Autre modification profonde apportée par les députés sur le ZAN : la possibilité d’ouvrir des surfaces à l’urbanisation dans les PLU « pouvant dépasser jusqu’à 30 % l’objectif local de consommation maximal » d’espaces naturels, et ce « sans justification ». Ce qui revient, de l’aveu même de l’auteur de l’amendement, le Républicain Ian Boucard, à « considérablement amenuiser le ZAN ».
Fissures dans le « bloc central »
Le texte final, qui a fait l’objet d’un vote solennel hier, est si éloigné du projet initial que les députés du parti macroniste Ensemble pour la République ont décidé de voter contre, le jugeant, comme l’a déclaré hier la députée EPR Olivia Grégoire, « défiguré par l’extrême droite ». Au final, 64 députés EPR sur 93 ont voté contre le texte, et seulement 8 pour.
Ce vote a également creusé une brèche dans ce que l’on appelle encore le « bloc central », même si son caractère de « bloc » est de moins en moins évident : à la différence d’EPR, les députés Horizons et MoDem ont, eux, unanimement voté pour le texte, jugeant que malgré les modifications apportées au fil de son examen, il restait un texte de « simplification » utile.
Tous les partis de la gauche de l’Hémicycle (PS, PCF, écologistes et LFI) ont en revanche voté contre, jugeant que les partisans de ce texte « confondent simplification et dérégulation ».
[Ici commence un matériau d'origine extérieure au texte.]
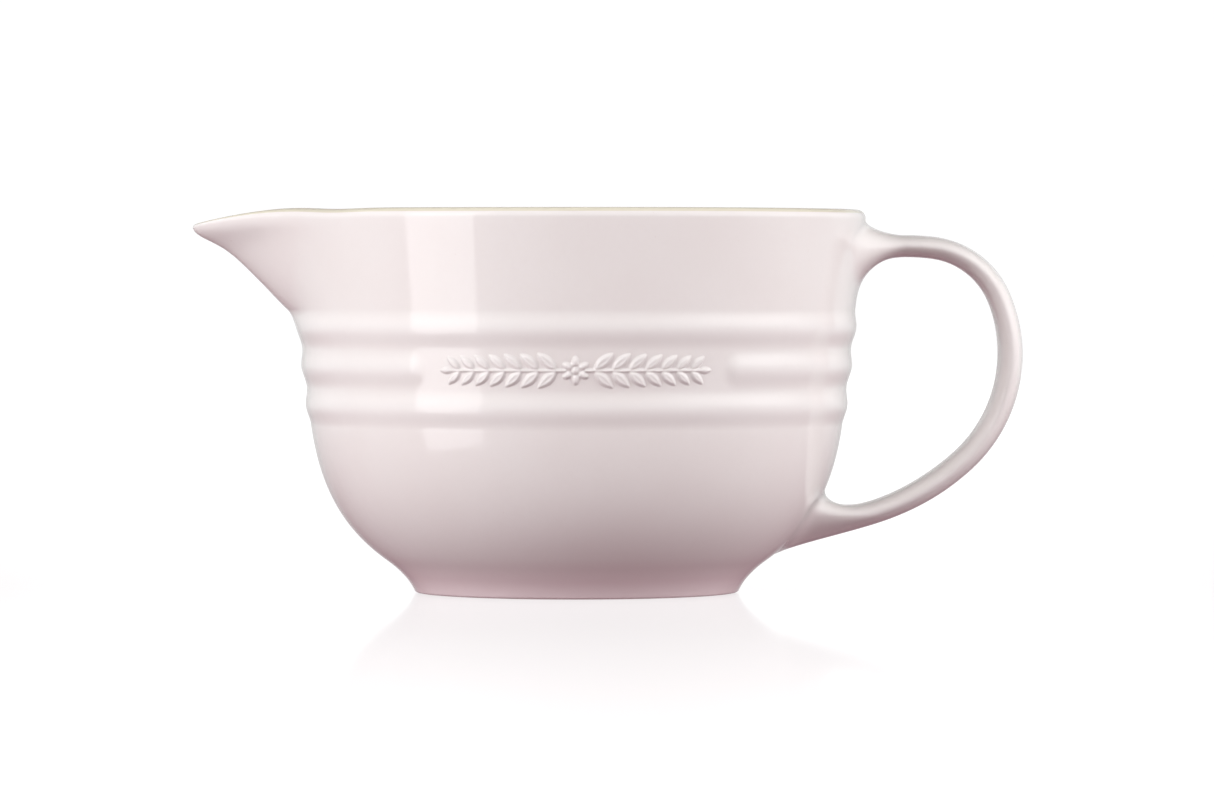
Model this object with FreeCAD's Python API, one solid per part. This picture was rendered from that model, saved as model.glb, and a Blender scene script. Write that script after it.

À droite de l’Hémicycle, enfin, le texte a fait le plein des voix, avec tous les suffrages du RN, des Républicains (moins 5 absentions), et de l’UDR ciottiste.
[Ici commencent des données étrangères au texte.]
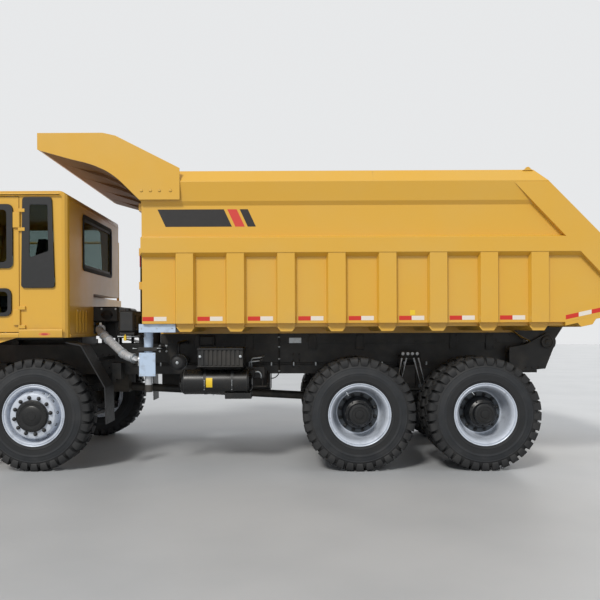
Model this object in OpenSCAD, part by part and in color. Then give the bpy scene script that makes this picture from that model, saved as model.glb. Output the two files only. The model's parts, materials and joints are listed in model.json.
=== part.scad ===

L’interminable et chaotique parcours parlementaire de ce texte va donc maintenant se poursuivre avec une commission mixte paritaire (7 députés et 7 sénateurs), qui va, ou non, valider les mesures les plus spectaculaires de ce projet de loi notamment sur le ZAN et les ZFE. Viendra ensuite l’examen par le Conseil constitutionnel. Le texte définitif ne devrait donc pas être disponible avant la fin juillet, voire le mois d’août.